HE was football’s spectacular scissor-kick king.

But even Mark Hughes must have had pinch himself after smashing in that Wales wonder goal against Spain at The Racecourse on April 30 1985.

Hughes’ venomous volley, in front of the Kop where he used to watch his home-town club, Wrexham, was the highlight of a 3-0 World Cup qualifying win.

Speaking to the man who led Wales out that night, Kevin Ratcliffe held his hands up and admitted he could really remember or picture the goal.

“I was concentrating on keeping a clean sheet,” joked Ratcliffe. “But honestly I can’t remember much about the game.

“I don’t remember things from a lot of games. Andy Gray once said to me that he could recall every Everton game he played in. Well, he played 55 times and I made 490-odd appearances!

“I do remember Spain having a defender who was nick-named The Butcher of Bilbao - Goikoetxea - I think his name was and Sparky nailed him in the first minute! He knocked him around from pillar to post,

“There was a good crowd - we always had good crowds at Wrexham - the lads, especially those from north Wales - enjoyed playing there.

“My memory is their keeper. He was bolshy, arrogant. Luis Arconada was their captain and when we shook hands before kick off he tried to break my fingers.

“Then he goes and makes a real a howler and Rushie scores a tap-in.

“I remember thinking, ah, well maybe you’re not quite as good as you thought you were.

“I did an interview for one of the national newspapers and they told me I launched a long ball to set up the goal so I’ll take that.”

Ratcliffe can’t recall Sparky’s sensational scissor kick but I certainly can - sat on The Turf balcony - virtually level with Hughes as he launched his rocket shot into the roof of the net.

Free pop and watching Wrexham and Wales for nothing from that unique stand at the back of The Racecourse’s landmark pub were the perks of your father working for Border Breweries.

It was one of those classic ‘I was there’ football memories that you’ll never forget. You won’t see Wales beating Spain that often and goals like that one from Hughes were the kind you’d try and re-enact - and fail every time - on the park.

Hughes made those goals his speciality and certainly remembers the goal, putting in his top three folio.

“I remember the ball going into the box,” Hughes told The Independent. “I didn’t challenge for the initial one – I just stepped out, thinking it might drop. It came into my direction and bounced quite high. I actually thought the referee had blown his whistle.

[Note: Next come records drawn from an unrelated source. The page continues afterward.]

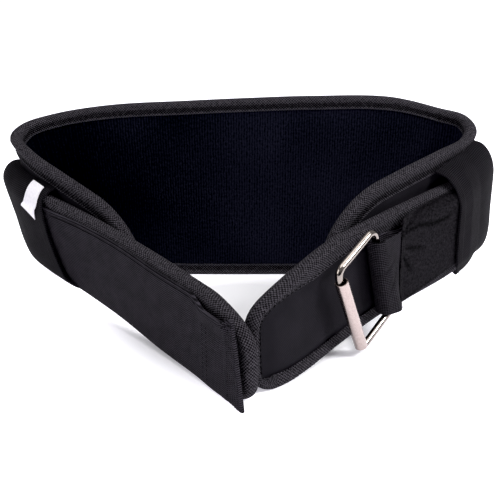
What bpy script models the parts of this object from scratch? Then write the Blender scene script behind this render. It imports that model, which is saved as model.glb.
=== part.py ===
"""Weightlifting belt standing on its edge, open at the front.

A tall foam panel wraps the back and sides. A narrower padded belt runs round its outside, under two keeper
loops, and carries a webbing strap whose right end folds round a steel ring with a roller.
Millimetres in the tables and functions below; MM turns them to metres where points are made.
+X is to the belt's right side as photographed, +Y to its back, +Z up, and the floor is Z = 0.
"""

import math
from collections import namedtuple

import bmesh
import bpy
import numpy as np
from mathutils import Matrix, Vector

MM = 0.001
GAP = 0.3
LAP = 0.6

# Thicknesses and widths
PANEL_THICK = 10.0
PAD_THICK = 12.0
TAPE_THICK = 1.1
TAPE_FLOOR = 1.8
PANEL_TAPE_WIDE = 11.0
PAD_TAPE_WIDE = 10.5
TAIL_THIN = 1.2
TAIL_TAPER = 36.0
LINING_THICK = 1.0
WEB_WIDE = 56.0
WEB_THICK = 2.0
TAIL_SLANT = 5.0
PATCH_THICK = 1.2
LOOP_THICK = 1.6
LABEL_THICK = 0.8

# Roller buckle
WIRE_THICK = 5.0
RING_TALL = 69.5
RING_LONG = 44.0
RING_BEND = 6.0
ROLLER_OUTER = 8.8
ROLLER_BORE = 7.4
ROLLER_LONG = 58.5
ROLLER_HANG = (-0.58, 0.68, -2.3)

# The belt's course. One row per section, from the webbing's free tail on the left, round the back, to the
# rounded tongue behind the buckle. x and y are the plan of the padded belt's inner face at LEAN_FROM,
# lean_x and lean_y are how far the wall moves per millimetre of height, and the rest are heights.
Section = namedtuple("Section", "x y lean_x lean_y pad_low pad_top web_low panel_low panel_top")
SECTIONS = (
    #         x       y   lean_x lean_y pad_low pad_top web_low panel_low panel_top
    Section(6.3, -205.5, 0.00, 0.00, 0.5, 58, 0, 24, 12),
    Section(-9, -188.5, 0.00, 0.00, 1, 58.5, 0.5, 24, 20),
    Section(-23, -170, 0.00, 0.00, 2.5, 60, 2, 24, 31),
    Section(-52, -134, 0.00, 0.00, 6, 64, 5, 25, 52),
    Section(-82, -103, -0.01, -0.02, 14, 70, 12.5, 24, 71),
    Section(-112, -76, -0.04, -0.05, 20, 77, 19, 20, 87.5),
    Section(-141, -53, -0.10, -0.11, 26, 85, 25, 17, 102.5),
    Section(-163, -31, -0.20, -0.10, 30, 91, 29, 15, 114.5),
    Section(-170.3, -12, -0.32, -0.03, 33, 96, 32, 13, 122.5),
    Section(-165.8, 4, -0.29, 0.04, 34, 98, 35, 11, 128.5),
    Section(-149, 12, -0.17, 0.07, 35, 101, 38, 9, 134.5),
    Section(-110, 12, -0.05, 0.06, 36, 105, 41, 4, 142),
    Section(-50, 11, -0.01, 0.03, 37, 108, 44, 0, 146),
    Section(0, 10.5, 0.00, 0.02, 37, 109, 45, 0, 148.5),
    Section(50, 11, 0.00, 0.02, 37, 109, 45, 0, 150),
    Section(110, 13, 0.02, 0.02, 37, 108, 43, 3, 149),
    Section(152, 15, 0.03, 0.02, 37, 107, 41, 10, 138),
    Section(169.8, 8, 0.055, 0.01, 36, 105, 39, 14, 133),
    Section(175.6, -9, 0.055, 0.00, 35, 103, 37, 17, 128),
    Section(169.5, -27, 0.03, 0.00, 31, 100, 33.5, 18, 123),
    Section(147, -49, 0.02, 0.00, 25.5, 96, 29, 18, 118),
    Section(118, -74, 0.00, 0.00, 20, 91, 23, 20, 111),
    Section(87, -101, 0.00, 0.00, 13, 86, 17.5, 24, 103.5),
    Section(55, -132, 0.00, 0.00, 6, 81, 11, 30, 97),
    Section(27, -163, -0.02, 0.00, 1, 75, 6, 34, 90),
    Section(12, -178, -0.03, 0.01, 0, 73.5, 5, 35, 87),
    Section(-5, -189, -0.03, 0.02, 0, 72, 4, 36, 84),
)
LEAN_FROM = 60.0
SPAN_STEPS = 24
MAX_STEP = 19.0
MAX_TURN = math.radians(13)

# How far along the course each piece runs
PANEL_START, PANEL_END = 133.0, 819.0
RETURN_END = 689.0
FOLD_START = 759.5
FOLD_NOSE = (783.0, 799.3)
LOOP_LEFT = (212.5, 266.0)
LOOP_RIGHT = (698.0, 651.0)

# From the course's own zero to the middle of the standing belt
HOME = Vector((2.9, 93.1, 0.0))

# Offsets from the padded belt's inner face, outwards positive
PANEL_OUT = -0.5
PANEL_IN = PANEL_OUT - PANEL_THICK
WEB_IN = PAD_THICK + GAP
WEB_OUT = WEB_IN + WEB_THICK
RETURN_MID = WEB_OUT + GAP + WEB_THICK / 2
PATCH_MID = RETURN_MID + WEB_THICK / 2 + GAP + PATCH_THICK / 2

# Rounded ends: how far the corner reaches along the belt and how far up it
End = namedtuple("End", "top_long top_tall low_long low_tall")
PANEL_ENDS = (End(45, 34, 14, 8), End(60, 46, 20, 14))
PAD_ENDS = (End(45, 27, 14, 12), End(75, 29, 16, 16))
ARC_STEPS = 5
FACE_PARTS = (0.0, 0.33, 0.67, 1.0)

# Where the buckle hangs. Its far bar runs up inside the strap's fold, dipped towards the tongue.
BAR_FOOT = (768.8, 19.4, 21.9)
BUCKLE_DIP = math.radians(24.4)
BUCKLE_FLARE = math.radians(0.6)
BUCKLE_OUT = math.radians(6.5)

COLOURS = {
    "nylon": (0.016, 0.015, 0.018, 1.0),
    "lining": (0.005, 0.006, 0.014, 1.0),
    "tape": (0.024, 0.023, 0.026, 1.0),
    "webbing": (0.018, 0.017, 0.020, 1.0),
    "pile": (0.022, 0.021, 0.024, 1.0),
    "satin": (0.85, 0.84, 0.85, 1.0),
    "steel": (0.62, 0.60, 0.58, 1.0),
    "roller": (0.72, 0.68, 0.67, 1.0),
}


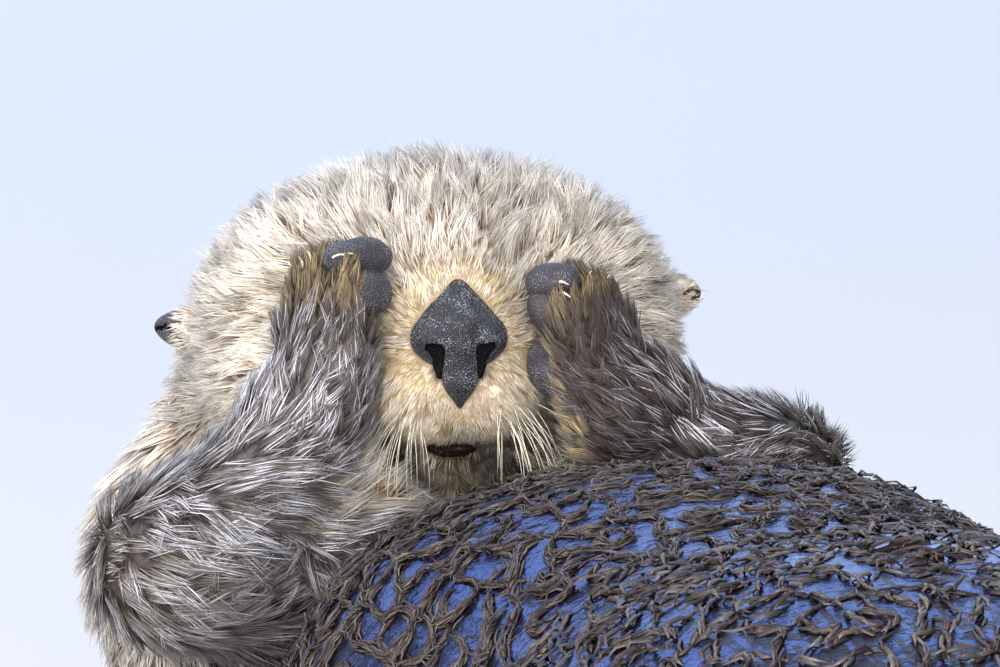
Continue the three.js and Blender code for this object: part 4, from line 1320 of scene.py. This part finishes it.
# Whiskers: rows on both whisker pads, longest at the corners of the mouth, drooping. Angles in degrees.
whisker = {"rows": 5, "perRow": 6, "short": 14, "long": 34, "turn": (4, 80), "dip": (-10, -54),
           "pad": mm(15, 16, 13.5) * 0.86, "droop": -0.35}
whiskerRng = np.random.default_rng(9)
roots, ways, reaches = [], [], []
for s in (1, -1):
    for row in range(whisker["rows"]):
        for n in range(whisker["perRow"]):
            back, low = n / (whisker["perRow"] - 1), row / (whisker["rows"] - 1)
            turn = math.radians(np.interp(back, (0, 1), whisker["turn"]) + whiskerRng.uniform(-6, 6))
            dip = math.radians(np.interp(low, (0, 1), whisker["dip"]) + whiskerRng.uniform(-5, 5))
            flat = math.cos(dip)
            out = np.array((s * math.sin(turn) * flat, -math.cos(turn) * flat, math.sin(dip)))
            root = muzzleMiddle + mm(s * 13, -58, -29) + out * whisker["pad"]
            way = unit(out * (1.0, 0.65, 1) + (0, 0, whisker["droop"]) + whiskerRng.normal(size=3) * 0.16)
            roots.append(fromHead(root))
            ways.append(headAxes @ way)
            reaches.append((whisker["short"] + (whisker["long"] - whisker["short"])
                            * (0.3 + 0.7 * back) * (0.4 + 0.6 * low) * whiskerRng.uniform(0.7, 1.2)) / 1000)
droop = np.tile((0.0, 0.0, -1.0), (len(roots), 1))
growHorns("whiskers", roots, ways, droop, reaches, whiskerFinish, "pale_fur",
          Thickness=0.0068, Bend=0.30, Taper=0.9, Steps=9, Sides=4)

# Claws: five small hooks on each forepaw and flipper.
claw = {"reach": 0.0042, "shape": {"Thickness": 0.15, "Bend": 0.45, "Taper": 0.9, "Steps": 7, "Sides": 8}}
toeClaw = {"reach": 0.0125, "shape": {"Thickness": 0.16, "Bend": 0.36, "Taper": 0.9, "Steps": 7, "Sides": 8}}


def nodesNamed(start, end):
    return [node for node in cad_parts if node.startswith(start) and node.endswith(end)]


for side, s in sides.items():
    arm = arms[side]
    axes = headAxes @ arm["axes"]
    roots = [fromHead(arm["wrist"]) + axes @ mm(*place) for place, way in arm["claws"]]
    ways = [axes @ unit(np.array(way)) for place, way in arm["claws"]]
    growHorns("claws_" + side, roots, ways, np.tile(-axes[:, 2], (5, 1)), [claw["reach"]] * 5, clawFinish,
              "horn", nodesNamed("claw_", side), **claw["shape"])
    axes = flipperAxes(s)
    tips = [bodyPlace + legPoint("ankle", s) + axes @ (toeWay(n, s) * (reach + 4) / 1000 + mm(0, 4.0, 0))
            for n, reach in enumerate(flipper["toes"])]
    growHorns("toe_claws_" + side, tips, [axes @ unit(toeWay(n, s) + (0, 0.25, 0)) for n in range(5)],
              np.tile(-axes[:, 1], (5, 1)), [toeClaw["reach"]] * 5, clawFinish, "horn",
              nodesNamed("toe_claw_", side), **toeClaw["shape"])

# Coat pieces, one or more for each part. Coat pieces, each kept under 200,000
# triangles.
headEnds = fromHead(mm(0, 60, -10)), fromHead(mm(0, -60, -10))
trunkEnds = fromBody(50, -700, 90), fromBody(30, 40, 90)
neckEnds = fromBody(0, 40, 60), fromBody(0, 60, 240)
tailEnds = fromBody(-16, -1040, 8), fromBody(30, -690, 20)
facePart = skinPart[skinFaces[:, 0]]
faceLow = (faceMiddle[:, 2] < 0.003) & (skinNormals[skinFaces[:, 0]][:, 2] < -0.7)
faceHead = (faceMiddle - headPlace) @ headAxes
headTurn = np.degrees(np.arctan2(faceHead[:, 0], faceHead[:, 2] + 0.020)) % 360
faceAside = faceMiddle[:, 0] - bodyPlace[0]


def growPart(name, part, area, axis, ball, slot, wet, coarse=1.0):
    chosen = (facePart == partNames.index(part)) & area & ~faceLow
    growCoat(name, hide, chosen, styleOf(part)[0], axis, ball, slot, wetFur if wet else dryFur,
             0.35 if wet else 0.6, coarse)


every = np.ones(len(faceMiddle), bool)
growPart("coat_muzzle", "muzzle", every, headEnds, True, "pale_fur", False)
for n, (low, high) in enumerate(((0, 75), (75, 150), (150, 210), (210, 285), (285, 360))):
    wedge = (headTurn >= low) & (headTurn < high)
    growPart("coat_head_%d" % (n + 1), "head", wedge, headEnds, True, "pale_fur", False)
growPart("coat_neck", "neck", every, neckEnds, False, "pale_fur", False)
for side, s in sides.items():
    arm = arms[side]
    armEnds = fromHead(arm["elbow"]), fromHead(arm["wrist"])
    growPart("coat_arm_" + side, "arm_" + side, every, armEnds, False, "grizzled_fur", False)
    growPart("coat_paw_" + side, "paw_" + side, every, armEnds, False, "grizzled_fur", False)
    legEnds = (legPoint("ankle", s) + bodyPlace, legPoint("knee", s) + bodyPlace)
    growPart("coat_leg_" + side, "leg_" + side, every, legEnds, False, "wet_fur", True)
    toeEnd = bodyPlace + legPoint("ankle", s) + flipperAxes(s)[:, 2] * 0.15
    growPart("coat_flipper_" + side, "flipper_" + side, every, (toeEnd, legEnds[0]), False, "wet_fur", True)
    earHide = earHides[side]
    furred = earHide["out"][earHide["faces"][:, 0]] < ear["furred"][side]
    growCoat("coat_ear_" + side, earHide, furred, styleOf("ear")[0], earHide["axis"], False, "pale_fur",
             dryFur, 0.6)
# The trunk's coat is finest on the upper chest, and coarser underneath and behind.
split = {"chest": -0.26, "rump": -0.505, "upper": 0.060, "aside": 0.02, "underneath": 1.5, "behind": 2.15}
chest, upper = faceAlong >= split["chest"], faceMiddle[:, 2] > split["upper"]
leftward, rump = faceAside >= split["aside"], faceAlong < split["rump"]
for n, (area, coarse) in enumerate((
        (chest & upper & ~leftward, 1.0), (chest & upper & leftward, 1.0),
        (chest & ~upper, split["underneath"]),
        (~chest & ~rump, split["behind"]), (rump, split["behind"]))):
    growPart("coat_trunk_%d" % (n + 1), "trunk", area, trunkEnds, False, "wet_fur", True, coarse)
growPart("coat_tail", "tail", every, tailEnds, False, "wet_fur", True)

# The eyes: dark and wet, deep under the paws.
eyeFinish, eyeTree, eyeShader = newMaterial("eyeFinish", Roughness=0.06, Specular_IOR_Level=0.6,
                                            Coat_Weight=0.6)
mottle = remap(eyeTree, noise(eyeTree, objectPlace(eyeTree), 700.0, 2.0), 0.3, 0.7)
feed(eyeTree, eyeShader, Base_Color=mixColour(eyeTree, mottle, (0.004, 0.003, 0.002, 1),
                                              (0.030, 0.014, 0.007, 1)))
for side, place in eyePlace.items():
    def eyeball(p, place=place):
        q = (p - place) @ headAxes
        return np.minimum(size(q) - 0.0079, size(q + (0, 0.0022, 0)) - 0.0062)
    solidPiece("eyeball_" + side, eyeball, place, 0.011, 0.0009, eyeFinish, "eye", "eye_" + side)

# Floor, light and camera.
stageLook = {"floor": (0.65, 0.61, 0.56, 1), "reach": 60, "sky": (0.86, 0.92, 1.0, 1), "skyStrength": 0.52}
floorFinish = newMaterial("floorFinish", Base_Color=stageLook["floor"], Roughness=0.7)[0]
floorCorners = np.array([(-1, -1, 0), (1, -1, 0), (1, 1, 0), (-1, 1, 0)]) * stageLook["reach"]
floor = meshPiece("floor", floorCorners, np.array([(0, 1, 2, 3)]), smooth=False)
floor.data.materials.append(floorFinish)
world = bpy.data.worlds.new("sky")
world.use_nodes = True
world.node_tree.nodes["Background"].inputs["Color"].default_value = stageLook["sky"]
world.node_tree.nodes["Background"].inputs["Strength"].default_value = stageLook["skyStrength"]
bpy.context.scene.world = world
bpy.context.scene.view_settings.view_transform = "Standard"  # colours as they are


def softLight(name, place, aim, wide, watts, colour):
    lamp = bpy.data.lights.new(name, "AREA")
    lamp.shape, lamp.size, lamp.size_y, lamp.energy, lamp.color = "RECTANGLE", wide, wide, watts, colour
    light = bpy.data.objects.new(name, lamp)
    light.location = place
    light.rotation_euler = (Vector(aim) - Vector(place)).to_track_quat("-Z", "Y").to_euler()
    bpy.context.scene.collection.objects.link(light)


middle = tuple(headPlace)
softLight("keyLight", (-0.9, -0.6, 2.4), middle, 1.1, 54, (1.0, 0.97, 0.92))
softLight("frontLight", (-1.0, -2.9, 1.1), middle, 1.8, 135, (1.0, 0.985, 0.95))
softLight("sideLight", (-3.0, -0.9, 0.9), middle, 1.6, 46, (1.0, 0.985, 0.96))
softLight("skyPanel", (0.2, 3.7, 2.3), middle, 5.0, 170, (0.42, 0.60, 1.0))

view = {"azimuth": math.radians(-18), "elevation": math.radians(10), "distance": 4.7, "lens": 480,
        "right": 0.0229, "up": -0.0083}
back = np.array((math.sin(view["azimuth"]) * math.cos(view["elevation"]),
                 -math.cos(view["azimuth"]) * math.cos(view["elevation"]), math.sin(view["elevation"])))
right = unit(np.cross((0, 0, 1), back))
upward = np.cross(back, right)
aim = headPlace + view["right"] * right + view["up"] * upward
camera = bpy.data.objects.new("camera", bpy.data.cameras.new("camera"))
camera.data.lens, camera.data.sensor_width = view["lens"], 36
camera.data.clip_start, camera.data.clip_end = 0.1, 200
camera.location = aim + view["distance"] * back
camera.rotation_euler = Vector(-back).to_track_quat("-Z", "Y").to_euler()
bpy.context.scene.collection.objects.link(camera)
bpy.context.scene.camera = camera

“I don’t know whether somebody in the crowd blew a whistle but I thought there’d been a foul.

“The ball came up and thought, why not just hit it and see where it goes?’

“I used to stand on that terrace as a young lad and cheer Wrexham on, so to do it in front of the Wrexham Kop was a special moment for me.”

Ruabon-lad Hughes, aged 21 at the time and wearing the unfamiliar number 11 shirt, set up the final goal for strike partner Rush, who despite kicking off his career at arch rivals Chester, used to love playing at The Racecourse.

“When you got a full house at Wrexham, it made a massive difference,” said Rush, who hailed from Flint. “We just felt invincible there.”

Ratcliffe also enjoyed his Racecourse run-outs but admits that Wales suffered from not having a real home in those days.

“One game we were in Cardiff, then at The Vetch and then The Racecourse,” he added. “I think a lot of the lads like playing at Cardiff Arms Park but we did have a great record at Wrexham.”

Ratcliffe will be back at The Principality Stadium - in the BBC Wales commentary box - hoping Ryan Giggs’ Dragons can roar to another famous victory.